Noch mehr vielleicht sogar bei "Mess With My Head". Selten, vielleicht sogar noch nie hat man die Country-Sängerin so konsequent die Pop-Karte ausspielen sehen/hören, wie bei der Lambert, Luke Dick, Natalie Hamby-Komposition: top moderne Sounds, harte Gitarren-Riffs, wuchtige Drums; alles sehr dicht, sehr komprimiert abgemischt. Kurzum: ein Brett von einem Song. Einen Tick mehr Country besitzt das selbstironische, von Karen Fairchild (Little Big Town) inspirierte Duett mit der nicht minder sexy Kollegin Maren Morris: "Way too Pretty For Prison". Man spürt und hört den Spaß, den die beiden Ladies bei den Aufnahmen hatten. Na klar, das wird dann wohl auch ein Hit...
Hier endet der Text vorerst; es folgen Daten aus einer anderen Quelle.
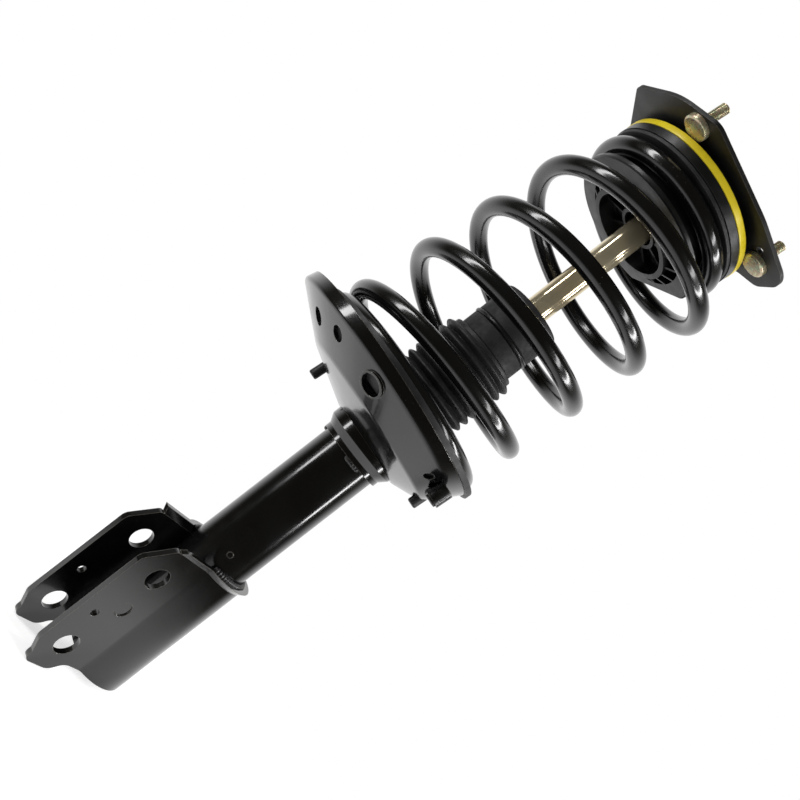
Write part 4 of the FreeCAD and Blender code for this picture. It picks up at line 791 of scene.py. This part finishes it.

Vielseitig, experimentierfreudig, unterhaltsam: Miranda Lambert überzeugt erneut
Wer jetzt argwöhnt, dass in "Wildcard" vielleicht um eine Spur zu viel Hit-Kalkül steckt, liegt wohl nicht so ganz falsch. Aber auch nicht ganz richtig. Denn das experimentierfreudige Teilzeit-"Pistol Annies"-Mitglied geht auch auf dieser CD das eine oder andere Song-Risiko ein. Zum Beispiel das von Lambert, Ashley Monroe und K.S. Rhoads komponierte, seinem Titel voll und ganz zur Ehre gereichende "Locomotive". Wobei es sich bei der Lokomotive wohl eher um einen (intakten) ICE handelt - voller Off-Beat-Drive, plus Harp und brillanter Slide-Gitarre. Auf schicke Studio-Kosmetik wird hier - und das tut dem Album sehr gut - komplett verzichtet. Dafür aber trauen sich Lambert und Joyce, den Zug auf den letzten 30 Sekunden auf Half-Time abzubremsen, gerade so, als ob es in den Bahnhof ginge. Allemal ein witziger Effekt.
Aber Miranda Lambert kann auch langsam und nachdenklich. Sehr gut sogar. Deshalb setzt das gefühlvolle, großartig die Balance von Roots und Pop findende "Bluebird" ein absolutes Highlight auf "Wildcard". Ein weiteres setzt ausgerechnet ein Drinkin' Song: "Tequila Does". Bei diesem Track greift sie auf ein eigentlich längst in Vergessenheit geratenes Stilmittel: Sie mixt Tempo und Metrum. Während die Strophen, bei der sie nur eine Akustikgitarre begleitet, im langsamen Drei-Viertel-Takt angelegt sind, überrascht der Refrain mit sattem Band-Outfit flottem Vier-Viertel-Groove. Geht nicht? Von wegen! Auch dafür muss man Miranda Lambert einfach mögen...
Fazit: Witzig, aufgedreht, experimentierfreudig. Selten fanden Pop und Roots schöner einen gemeinsamen Nenner als bei "Wildcard". Miranda Lamberts siebter CD-Streich ist vollauf gelungen.